The Road to Serfdom was published in Britain in March 1944, not by Penguin but by Routledge and at the rather high price of ten shillings and sixpence. Paper shortages meant that copies were scarce (it became ‘that unobtainable book’, according to Hayek), but it appeared at a time of vigorous public debate about the prospects for British society after the war. Hayek’s old boss William Beveridge had produced a government report recommending state support for incomes (a ‘national minimum’) together with ‘comprehensive health and rehabilitation services’, and his proposals were proving popular, even in the right-wing press. Meanwhile the Labour Party seemed to have captured the national imagination by promising to sweep away the ‘unplanned competitive world of the interwar years’ and replace it with a ‘New Society’ based on ‘planned production for community use’. The Road to Serfdom may not have been widely read, but its more pungent arguments – that socialists are obsessed with ‘central direction of all economic activity according to a single plan’, and that they are ‘totalitarians’ seeking to destroy the liberal foundations of ‘Western civilisation’ – were soon notorious, and its author (‘the awful Dr Hayek’ as Isaiah Berlin called him) was widely seen as violating a benign national consensus.

George Orwell praised Hayek for having the courage to be ‘unfashionable’, but was otherwise unimpressed.
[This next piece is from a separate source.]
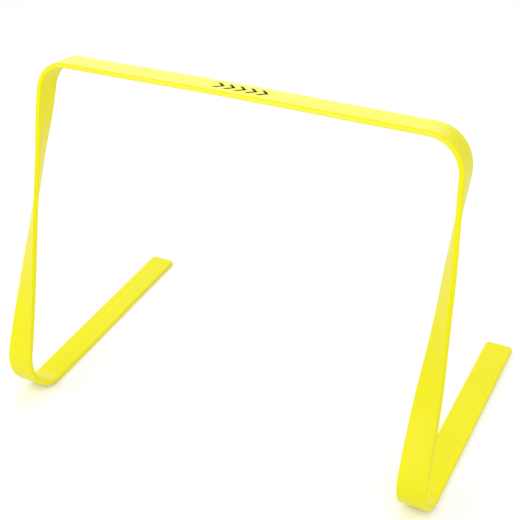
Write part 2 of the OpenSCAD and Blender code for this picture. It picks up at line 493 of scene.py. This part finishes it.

We already know, he said, that ‘collectivism is not inherently democratic,’ and there was no need for Hayek to shout about it; but we also know that ‘laissez-faire capitalism’ involves ‘a tyranny probably worse, because more irresponsible, than that of the state’. If Orwell had read The Road to Serfdom more closely he might have been more sympathetic. He would have noticed, in the first place, that Hayek repudiated the ‘dogmatic laissez-faire attitude’ and recognised a ‘wide and unquestioned field for state activity’. He would also have seen that Hayek favoured a ‘legal framework’ – ‘factory laws’ and ‘building regulations’ and limits on ‘working hours’ – to protect the poor, ensure fair competition and prevent ‘fraud and deception’. He would no doubt have endorsed Hayek’s suggestion that the state ought to protect its citizens from ‘common hazards of life’, perhaps through a ‘comprehensive system of social insurance’, while guaranteeing ‘work and a minimum income for all’. And he would surely have welcomed Hayek’s support for government interventions aimed at promoting ‘mobility’, reducing ‘inequality of opportunity’ and even disseminating ‘knowledge and information’.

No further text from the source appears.